▸ EXERCISE: Each line that follows should be printed again exactly as it stands.

▸ DATA LINES:
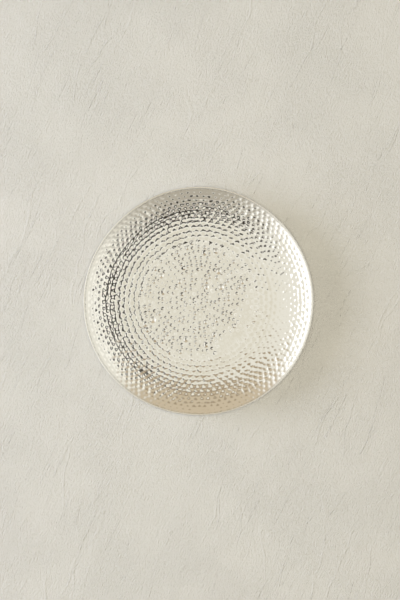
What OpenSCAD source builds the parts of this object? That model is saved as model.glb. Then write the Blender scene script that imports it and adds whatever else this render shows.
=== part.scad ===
// Hammered paten plate: a shallow round dish raised from one sheet of metal, with a round
// wire soldered along its edge and a strip foot ring soldered under its flat floor.
// +Z is up. The origin is on the dish's axis, in the plane that the foot ring stands on.

/* [Dish] */
// Diameter over the rim wire
dish_d = 180; // [146:1:230]
// Thickness of the raised sheet
sheet_t = 1.0; // [0.8:0.1:1.2]
// Radius of the flat floor, where the wall starts to curve up
floor_r = 40; // [39:1:50]
// Slope of the wall at its top edge, in degrees from level
rim_slope = 38; // [30:1:45]

/* [Rim wire] */
// Diameter of the wire along the edge
wire_d = 1.6; // [1.4:0.1:2]
// Depth of the flat filed on the wire, where it is bedded on the sheet's edge
wire_flat = 0.15; // [0.1:0.01:0.2]
// Direction of the butt joint that closes the wire, in degrees from +X
wire_joint_at = 45; // [0:5:355]

/* [Foot ring] */
// Outer diameter of the foot ring
foot_d = 75; // [60:1:75]
// Height of the foot ring
foot_h = 4; // [3:0.5:6]
// Thickness of the strip that the foot ring is bent from
foot_t = 1.2; // [1:0.1:2]
// Radius worked on the two lower edges of the strip
foot_edge_r = 0.25; // [0.1:0.05:0.4]
// Direction of the butt joint that closes the strip, in degrees from +X
foot_joint_at = 270; // [0:5:355]

/* [Solder] */
// Width of the solder in a butt joint
joint_gap = 0.25; // [0.15:0.05:0.4]
// Length of the solder fillet along the sheet's edge
rim_fillet = 0.45; // [0.3:0.05:0.5]
// Leg of the solder fillet in the corner between the foot ring and the floor
foot_fillet = 0.8; // [0.5:0.1:1]

/* [Hidden] */
$fn = 180;
wire_sides = 24;                         // flats around the wire's section
fillet_steps = 5;                        // flats across a solder fillet's hollow face
METAL = [0.88, 0.86, 0.79];
SOLDER = [0.80, 0.79, 0.74];

wire_r = wire_d / 2;
wire_seat = wire_r - wire_flat;          // wire's centre, measured from the sheet's cut edge
wire_ring_r = dish_d / 2 - wire_r;       // dish's axis to the wire's centre
floor_z = foot_h + sheet_t;              // upper face of the floor
foot_out_r = foot_d / 2;
foot_in_r = foot_out_r - foot_t;

// The wall is an arc, tangent to the floor, that is this far from its centre at mid-thickness.
wall_mid_r = (wire_ring_r - wire_seat * cos(rim_slope) - floor_r) / sin(rim_slope);
wall_in_r = wall_mid_r - sheet_t / 2;
wall_out_r = wall_mid_r + sheet_t / 2;
wall_centre = [floor_r, floor_z + wall_in_r];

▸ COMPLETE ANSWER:
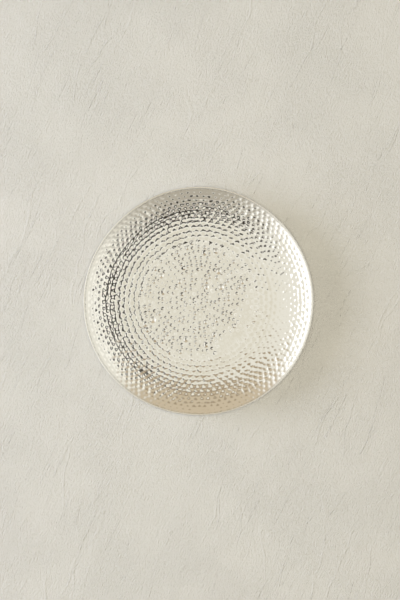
What OpenSCAD source builds the parts of this object? That model is saved as model.glb. Then write the Blender scene script that imports it and adds whatever else this render shows.
=== part.scad ===
// Hammered paten plate: a shallow round dish raised from one sheet of metal, with a round
// wire soldered along its edge and a strip foot ring soldered under its flat floor.
// +Z is up. The origin is on the dish's axis, in the plane that the foot ring stands on.

/* [Dish] */
// Diameter over the rim wire
dish_d = 180; // [146:1:230]
// Thickness of the raised sheet
sheet_t = 1.0; // [0.8:0.1:1.2]
// Radius of the flat floor, where the wall starts to curve up
floor_r = 40; // [39:1:50]
// Slope of the wall at its top edge, in degrees from level
rim_slope = 38; // [30:1:45]

/* [Rim wire] */
// Diameter of the wire along the edge
wire_d = 1.6; // [1.4:0.1:2]
// Depth of the flat filed on the wire, where it is bedded on the sheet's edge
wire_flat = 0.15; // [0.1:0.01:0.2]
// Direction of the butt joint that closes the wire, in degrees from +X
wire_joint_at = 45; // [0:5:355]

/* [Foot ring] */
// Outer diameter of the foot ring
foot_d = 75; // [60:1:75]
// Height of the foot ring
foot_h = 4; // [3:0.5:6]
// Thickness of the strip that the foot ring is bent from
foot_t = 1.2; // [1:0.1:2]
// Radius worked on the two lower edges of the strip
foot_edge_r = 0.25; // [0.1:0.05:0.4]
// Direction of the butt joint that closes the strip, in degrees from +X
foot_joint_at = 270; // [0:5:355]

/* [Solder] */
// Width of the solder in a butt joint
joint_gap = 0.25; // [0.15:0.05:0.4]
// Length of the solder fillet along the sheet's edge
rim_fillet = 0.45; // [0.3:0.05:0.5]
// Leg of the solder fillet in the corner between the foot ring and the floor
foot_fillet = 0.8; // [0.5:0.1:1]

/* [Hidden] */
$fn = 180;
wire_sides = 24;                         // flats around the wire's section
fillet_steps = 5;                        // flats across a solder fillet's hollow face
METAL = [0.88, 0.86, 0.79];
SOLDER = [0.80, 0.79, 0.74];

wire_r = wire_d / 2;
wire_seat = wire_r - wire_flat;          // wire's centre, measured from the sheet's cut edge
wire_ring_r = dish_d / 2 - wire_r;       // dish's axis to the wire's centre
floor_z = foot_h + sheet_t;              // upper face of the floor
foot_out_r = foot_d / 2;
foot_in_r = foot_out_r - foot_t;

// The wall is an arc, tangent to the floor, that is this far from its centre at mid-thickness.
wall_mid_r = (wire_ring_r - wire_seat * cos(rim_slope) - floor_r) / sin(rim_slope);
wall_in_r = wall_mid_r - sheet_t / 2;
wall_out_r = wall_mid_r + sheet_t / 2;
wall_centre = [floor_r, floor_z + wall_in_r];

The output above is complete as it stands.